Instruction
Give the number of lines containing the word "that" and nothing more.

Supplied material

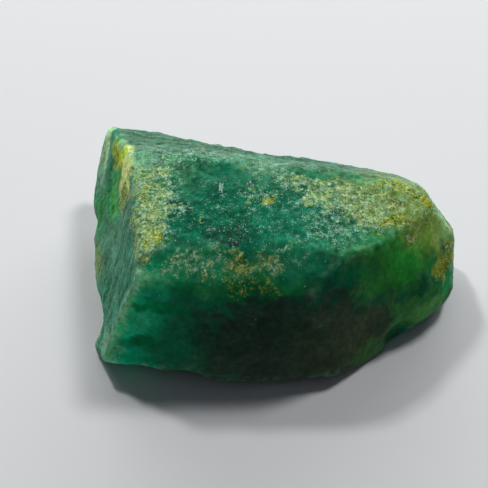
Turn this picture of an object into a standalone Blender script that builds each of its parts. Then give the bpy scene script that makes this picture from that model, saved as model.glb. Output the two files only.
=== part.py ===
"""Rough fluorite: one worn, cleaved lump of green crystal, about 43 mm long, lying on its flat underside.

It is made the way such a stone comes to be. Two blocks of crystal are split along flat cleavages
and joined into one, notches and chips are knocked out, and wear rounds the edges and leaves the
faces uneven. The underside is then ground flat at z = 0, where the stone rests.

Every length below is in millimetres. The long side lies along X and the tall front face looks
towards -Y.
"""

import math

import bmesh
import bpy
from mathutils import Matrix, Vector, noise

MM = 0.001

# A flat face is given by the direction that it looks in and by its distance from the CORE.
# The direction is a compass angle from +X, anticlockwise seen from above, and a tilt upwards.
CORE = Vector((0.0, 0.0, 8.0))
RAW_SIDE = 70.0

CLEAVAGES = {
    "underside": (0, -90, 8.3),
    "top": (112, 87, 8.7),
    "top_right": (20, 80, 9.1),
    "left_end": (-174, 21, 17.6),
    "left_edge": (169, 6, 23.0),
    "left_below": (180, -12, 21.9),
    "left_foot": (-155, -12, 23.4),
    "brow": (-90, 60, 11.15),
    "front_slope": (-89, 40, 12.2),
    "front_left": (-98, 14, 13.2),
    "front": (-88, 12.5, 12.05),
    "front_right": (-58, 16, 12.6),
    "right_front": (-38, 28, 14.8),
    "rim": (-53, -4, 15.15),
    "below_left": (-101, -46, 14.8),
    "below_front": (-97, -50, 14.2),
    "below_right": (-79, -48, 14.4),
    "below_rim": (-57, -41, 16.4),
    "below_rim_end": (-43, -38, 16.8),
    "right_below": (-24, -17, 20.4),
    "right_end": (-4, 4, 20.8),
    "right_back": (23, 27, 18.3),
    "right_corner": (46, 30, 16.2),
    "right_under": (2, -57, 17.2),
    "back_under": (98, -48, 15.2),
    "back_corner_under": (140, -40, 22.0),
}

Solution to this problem
2